___ RECORDS TO PROCESS

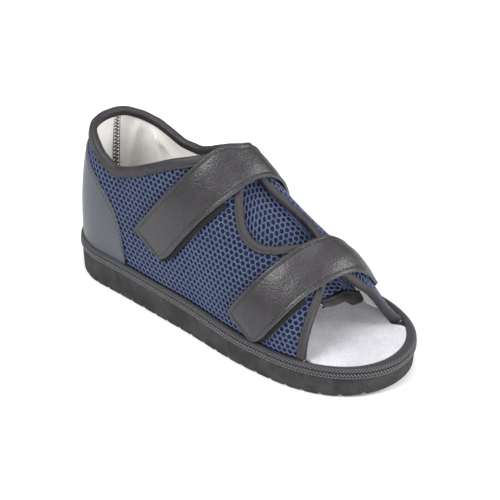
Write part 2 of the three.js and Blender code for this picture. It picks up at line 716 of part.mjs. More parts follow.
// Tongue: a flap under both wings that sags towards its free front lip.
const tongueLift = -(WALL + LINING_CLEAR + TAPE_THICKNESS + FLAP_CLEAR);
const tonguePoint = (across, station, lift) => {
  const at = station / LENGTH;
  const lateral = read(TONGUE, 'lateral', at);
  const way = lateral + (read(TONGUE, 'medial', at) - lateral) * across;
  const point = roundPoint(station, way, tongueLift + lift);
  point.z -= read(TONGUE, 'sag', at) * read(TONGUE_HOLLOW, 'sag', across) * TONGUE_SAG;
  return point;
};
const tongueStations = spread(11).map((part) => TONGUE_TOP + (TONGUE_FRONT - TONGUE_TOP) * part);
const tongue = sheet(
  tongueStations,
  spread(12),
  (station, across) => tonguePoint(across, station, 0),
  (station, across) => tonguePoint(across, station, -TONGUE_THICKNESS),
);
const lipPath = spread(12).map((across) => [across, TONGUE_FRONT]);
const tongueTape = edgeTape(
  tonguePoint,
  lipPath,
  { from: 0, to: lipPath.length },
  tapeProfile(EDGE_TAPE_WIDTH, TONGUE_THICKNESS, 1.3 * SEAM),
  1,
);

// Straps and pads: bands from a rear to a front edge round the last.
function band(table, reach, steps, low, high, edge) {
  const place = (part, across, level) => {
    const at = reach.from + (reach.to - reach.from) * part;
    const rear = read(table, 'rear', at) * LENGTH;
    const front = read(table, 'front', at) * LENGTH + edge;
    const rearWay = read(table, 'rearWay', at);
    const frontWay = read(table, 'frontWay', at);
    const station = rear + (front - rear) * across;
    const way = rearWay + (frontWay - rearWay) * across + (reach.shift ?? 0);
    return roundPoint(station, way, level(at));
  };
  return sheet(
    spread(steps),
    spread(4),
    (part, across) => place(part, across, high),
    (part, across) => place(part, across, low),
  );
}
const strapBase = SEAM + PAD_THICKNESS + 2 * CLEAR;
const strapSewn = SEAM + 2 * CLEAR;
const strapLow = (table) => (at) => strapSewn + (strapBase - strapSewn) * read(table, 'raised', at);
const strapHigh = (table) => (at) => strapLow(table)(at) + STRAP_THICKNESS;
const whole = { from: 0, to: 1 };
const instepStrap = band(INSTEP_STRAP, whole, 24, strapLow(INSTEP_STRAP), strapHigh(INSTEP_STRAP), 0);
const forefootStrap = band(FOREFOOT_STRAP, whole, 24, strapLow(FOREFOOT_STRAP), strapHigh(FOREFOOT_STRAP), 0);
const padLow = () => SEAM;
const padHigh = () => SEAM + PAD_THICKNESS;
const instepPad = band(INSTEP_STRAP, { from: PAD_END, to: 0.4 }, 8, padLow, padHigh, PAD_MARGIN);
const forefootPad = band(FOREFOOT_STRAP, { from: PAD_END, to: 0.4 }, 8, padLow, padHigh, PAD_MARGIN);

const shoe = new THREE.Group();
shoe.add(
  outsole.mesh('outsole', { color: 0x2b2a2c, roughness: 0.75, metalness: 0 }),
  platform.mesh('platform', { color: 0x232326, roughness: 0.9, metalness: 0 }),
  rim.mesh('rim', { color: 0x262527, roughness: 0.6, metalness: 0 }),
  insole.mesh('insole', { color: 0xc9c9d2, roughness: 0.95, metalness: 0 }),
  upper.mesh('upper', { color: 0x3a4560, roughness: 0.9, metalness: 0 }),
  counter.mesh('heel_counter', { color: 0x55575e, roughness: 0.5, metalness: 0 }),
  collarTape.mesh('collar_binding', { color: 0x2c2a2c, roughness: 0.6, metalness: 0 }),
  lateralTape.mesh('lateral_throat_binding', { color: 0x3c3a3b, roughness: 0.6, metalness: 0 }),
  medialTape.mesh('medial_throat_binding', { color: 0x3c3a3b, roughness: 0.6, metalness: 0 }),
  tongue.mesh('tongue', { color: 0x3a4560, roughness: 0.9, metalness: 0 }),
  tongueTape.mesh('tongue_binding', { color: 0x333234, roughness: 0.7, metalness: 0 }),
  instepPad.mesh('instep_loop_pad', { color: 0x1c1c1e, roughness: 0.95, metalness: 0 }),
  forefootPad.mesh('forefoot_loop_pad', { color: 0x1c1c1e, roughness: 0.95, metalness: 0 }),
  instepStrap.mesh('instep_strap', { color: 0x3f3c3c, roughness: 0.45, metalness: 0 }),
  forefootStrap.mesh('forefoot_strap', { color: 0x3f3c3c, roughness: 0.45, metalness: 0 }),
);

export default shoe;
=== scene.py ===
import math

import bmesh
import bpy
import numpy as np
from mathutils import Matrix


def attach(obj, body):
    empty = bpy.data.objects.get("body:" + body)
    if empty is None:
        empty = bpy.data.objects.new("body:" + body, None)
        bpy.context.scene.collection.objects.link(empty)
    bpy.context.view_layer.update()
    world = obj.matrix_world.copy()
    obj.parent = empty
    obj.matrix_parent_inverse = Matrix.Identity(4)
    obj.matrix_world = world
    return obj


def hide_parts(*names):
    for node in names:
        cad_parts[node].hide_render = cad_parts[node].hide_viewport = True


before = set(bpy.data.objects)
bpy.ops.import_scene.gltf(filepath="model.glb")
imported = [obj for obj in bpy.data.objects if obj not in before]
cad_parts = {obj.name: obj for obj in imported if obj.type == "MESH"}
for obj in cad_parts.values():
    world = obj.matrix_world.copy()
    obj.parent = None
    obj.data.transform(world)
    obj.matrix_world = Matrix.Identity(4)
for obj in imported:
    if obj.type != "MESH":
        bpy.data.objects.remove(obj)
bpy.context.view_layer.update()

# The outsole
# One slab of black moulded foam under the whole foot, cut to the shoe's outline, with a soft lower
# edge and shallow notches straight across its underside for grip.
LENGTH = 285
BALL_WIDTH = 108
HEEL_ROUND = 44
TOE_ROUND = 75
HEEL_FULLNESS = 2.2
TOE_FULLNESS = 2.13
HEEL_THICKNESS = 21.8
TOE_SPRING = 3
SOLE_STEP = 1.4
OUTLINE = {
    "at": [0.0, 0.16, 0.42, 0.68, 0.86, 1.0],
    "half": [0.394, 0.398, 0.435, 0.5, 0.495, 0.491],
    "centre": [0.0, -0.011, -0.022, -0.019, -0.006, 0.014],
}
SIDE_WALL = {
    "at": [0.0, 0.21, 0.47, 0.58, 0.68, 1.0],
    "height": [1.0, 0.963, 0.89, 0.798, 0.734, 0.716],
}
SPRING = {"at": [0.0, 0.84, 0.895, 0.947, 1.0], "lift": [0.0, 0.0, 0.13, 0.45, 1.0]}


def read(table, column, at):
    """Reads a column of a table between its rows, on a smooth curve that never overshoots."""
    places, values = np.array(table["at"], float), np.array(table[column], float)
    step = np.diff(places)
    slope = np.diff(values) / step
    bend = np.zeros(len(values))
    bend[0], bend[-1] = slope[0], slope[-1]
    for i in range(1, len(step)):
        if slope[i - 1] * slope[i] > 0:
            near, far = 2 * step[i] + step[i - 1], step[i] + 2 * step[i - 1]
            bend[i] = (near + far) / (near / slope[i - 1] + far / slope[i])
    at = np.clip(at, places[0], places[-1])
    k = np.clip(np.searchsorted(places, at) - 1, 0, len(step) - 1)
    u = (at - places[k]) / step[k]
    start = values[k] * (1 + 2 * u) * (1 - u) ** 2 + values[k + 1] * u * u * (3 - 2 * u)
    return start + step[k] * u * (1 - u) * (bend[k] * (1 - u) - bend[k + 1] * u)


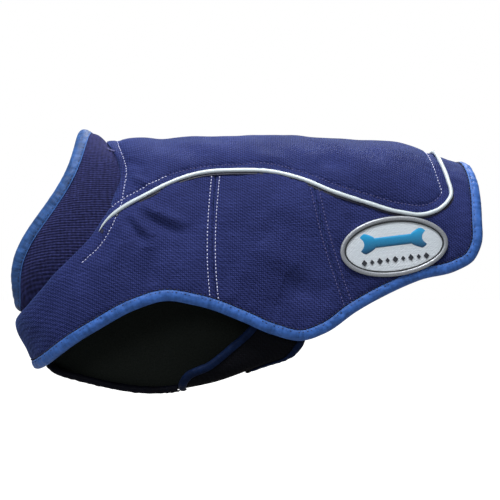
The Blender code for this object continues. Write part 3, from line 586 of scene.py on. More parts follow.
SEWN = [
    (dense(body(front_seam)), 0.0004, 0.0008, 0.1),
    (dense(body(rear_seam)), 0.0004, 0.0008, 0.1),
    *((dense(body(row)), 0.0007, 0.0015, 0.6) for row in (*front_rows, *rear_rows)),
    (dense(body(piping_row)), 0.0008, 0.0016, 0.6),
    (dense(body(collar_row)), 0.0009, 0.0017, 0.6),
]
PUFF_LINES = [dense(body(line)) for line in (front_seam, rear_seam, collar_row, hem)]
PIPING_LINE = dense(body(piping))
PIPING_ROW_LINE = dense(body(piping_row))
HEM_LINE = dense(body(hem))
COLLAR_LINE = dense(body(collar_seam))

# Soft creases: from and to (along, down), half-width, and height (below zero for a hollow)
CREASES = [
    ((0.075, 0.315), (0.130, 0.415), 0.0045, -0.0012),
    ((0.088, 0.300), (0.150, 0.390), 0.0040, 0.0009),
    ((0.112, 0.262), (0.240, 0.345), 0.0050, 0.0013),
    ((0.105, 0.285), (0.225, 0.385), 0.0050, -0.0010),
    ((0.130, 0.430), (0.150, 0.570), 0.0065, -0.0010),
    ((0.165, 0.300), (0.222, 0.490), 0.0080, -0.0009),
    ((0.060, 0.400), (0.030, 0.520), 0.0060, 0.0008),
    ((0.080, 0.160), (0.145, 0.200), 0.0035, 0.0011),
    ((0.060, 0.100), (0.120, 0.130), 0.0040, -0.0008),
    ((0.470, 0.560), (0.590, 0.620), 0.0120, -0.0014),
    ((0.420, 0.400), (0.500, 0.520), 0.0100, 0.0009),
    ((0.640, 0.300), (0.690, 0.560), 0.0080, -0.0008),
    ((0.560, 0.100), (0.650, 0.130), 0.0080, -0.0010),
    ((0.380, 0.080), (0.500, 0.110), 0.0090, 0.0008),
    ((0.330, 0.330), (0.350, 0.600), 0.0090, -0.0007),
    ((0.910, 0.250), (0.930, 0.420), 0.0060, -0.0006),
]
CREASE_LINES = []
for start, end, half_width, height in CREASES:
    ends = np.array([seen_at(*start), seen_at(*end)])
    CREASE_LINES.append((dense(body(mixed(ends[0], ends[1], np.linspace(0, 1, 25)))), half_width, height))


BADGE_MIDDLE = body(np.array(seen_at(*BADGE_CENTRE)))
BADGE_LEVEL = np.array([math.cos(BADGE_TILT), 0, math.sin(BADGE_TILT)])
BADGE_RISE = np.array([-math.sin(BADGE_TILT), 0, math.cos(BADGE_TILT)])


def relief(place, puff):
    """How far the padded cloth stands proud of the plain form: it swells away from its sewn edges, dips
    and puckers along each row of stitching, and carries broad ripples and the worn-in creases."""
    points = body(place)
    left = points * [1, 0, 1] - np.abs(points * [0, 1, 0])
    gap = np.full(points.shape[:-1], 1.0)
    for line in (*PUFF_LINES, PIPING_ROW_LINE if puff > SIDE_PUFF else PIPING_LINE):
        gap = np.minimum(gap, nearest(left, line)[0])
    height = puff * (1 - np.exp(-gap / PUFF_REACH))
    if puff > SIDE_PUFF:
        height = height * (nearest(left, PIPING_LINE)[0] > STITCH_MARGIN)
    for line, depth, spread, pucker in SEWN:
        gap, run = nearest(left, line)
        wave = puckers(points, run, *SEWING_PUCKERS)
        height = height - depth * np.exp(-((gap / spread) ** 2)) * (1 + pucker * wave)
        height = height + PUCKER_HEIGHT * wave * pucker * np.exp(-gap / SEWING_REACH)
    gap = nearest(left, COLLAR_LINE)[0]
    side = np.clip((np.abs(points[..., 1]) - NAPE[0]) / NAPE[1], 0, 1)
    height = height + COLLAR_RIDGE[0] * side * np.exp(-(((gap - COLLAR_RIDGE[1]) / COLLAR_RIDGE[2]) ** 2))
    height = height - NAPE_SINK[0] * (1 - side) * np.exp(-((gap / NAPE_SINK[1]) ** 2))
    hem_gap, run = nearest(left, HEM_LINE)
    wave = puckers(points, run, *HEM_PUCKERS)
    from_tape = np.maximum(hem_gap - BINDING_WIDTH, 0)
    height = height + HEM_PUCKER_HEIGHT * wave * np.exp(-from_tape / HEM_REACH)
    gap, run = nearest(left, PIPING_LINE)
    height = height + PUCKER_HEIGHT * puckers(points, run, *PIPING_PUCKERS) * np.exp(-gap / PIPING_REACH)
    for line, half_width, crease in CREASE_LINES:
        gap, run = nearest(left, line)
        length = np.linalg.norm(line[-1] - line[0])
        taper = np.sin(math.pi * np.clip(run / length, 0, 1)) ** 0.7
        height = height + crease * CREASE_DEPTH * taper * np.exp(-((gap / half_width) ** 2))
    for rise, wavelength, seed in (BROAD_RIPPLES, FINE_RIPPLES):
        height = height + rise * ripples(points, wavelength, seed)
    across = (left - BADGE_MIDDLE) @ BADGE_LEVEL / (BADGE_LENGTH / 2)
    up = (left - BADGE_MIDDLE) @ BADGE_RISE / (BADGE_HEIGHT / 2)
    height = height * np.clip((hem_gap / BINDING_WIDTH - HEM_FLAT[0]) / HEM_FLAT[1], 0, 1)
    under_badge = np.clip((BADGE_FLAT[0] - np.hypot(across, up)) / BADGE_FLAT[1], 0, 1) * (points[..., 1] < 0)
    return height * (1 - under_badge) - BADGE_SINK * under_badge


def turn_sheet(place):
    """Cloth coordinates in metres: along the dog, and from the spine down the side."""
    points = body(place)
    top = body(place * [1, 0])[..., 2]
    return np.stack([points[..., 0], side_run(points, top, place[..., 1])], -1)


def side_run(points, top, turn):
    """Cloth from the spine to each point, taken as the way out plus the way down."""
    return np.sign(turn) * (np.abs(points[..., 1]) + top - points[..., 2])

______

WHAT IS EXPECTED —
Extract, word for word, the line containing "The Blender code", the line containing "COLLAR_LINE = dense(body(collar_seam))", and every line between them.

WRITTEN SOLUTION —
The Blender code for this object continues. Write part 3, from line 586 of scene.py on. More parts follow.
SEWN = [
    (dense(body(front_seam)), 0.0004, 0.0008, 0.1),
    (dense(body(rear_seam)), 0.0004, 0.0008, 0.1),
    *((dense(body(row)), 0.0007, 0.0015, 0.6) for row in (*front_rows, *rear_rows)),
    (dense(body(piping_row)), 0.0008, 0.0016, 0.6),
    (dense(body(collar_row)), 0.0009, 0.0017, 0.6),
]
PUFF_LINES = [dense(body(line)) for line in (front_seam, rear_seam, collar_row, hem)]
PIPING_LINE = dense(body(piping))
PIPING_ROW_LINE = dense(body(piping_row))
HEM_LINE = dense(body(hem))
COLLAR_LINE = dense(body(collar_seam))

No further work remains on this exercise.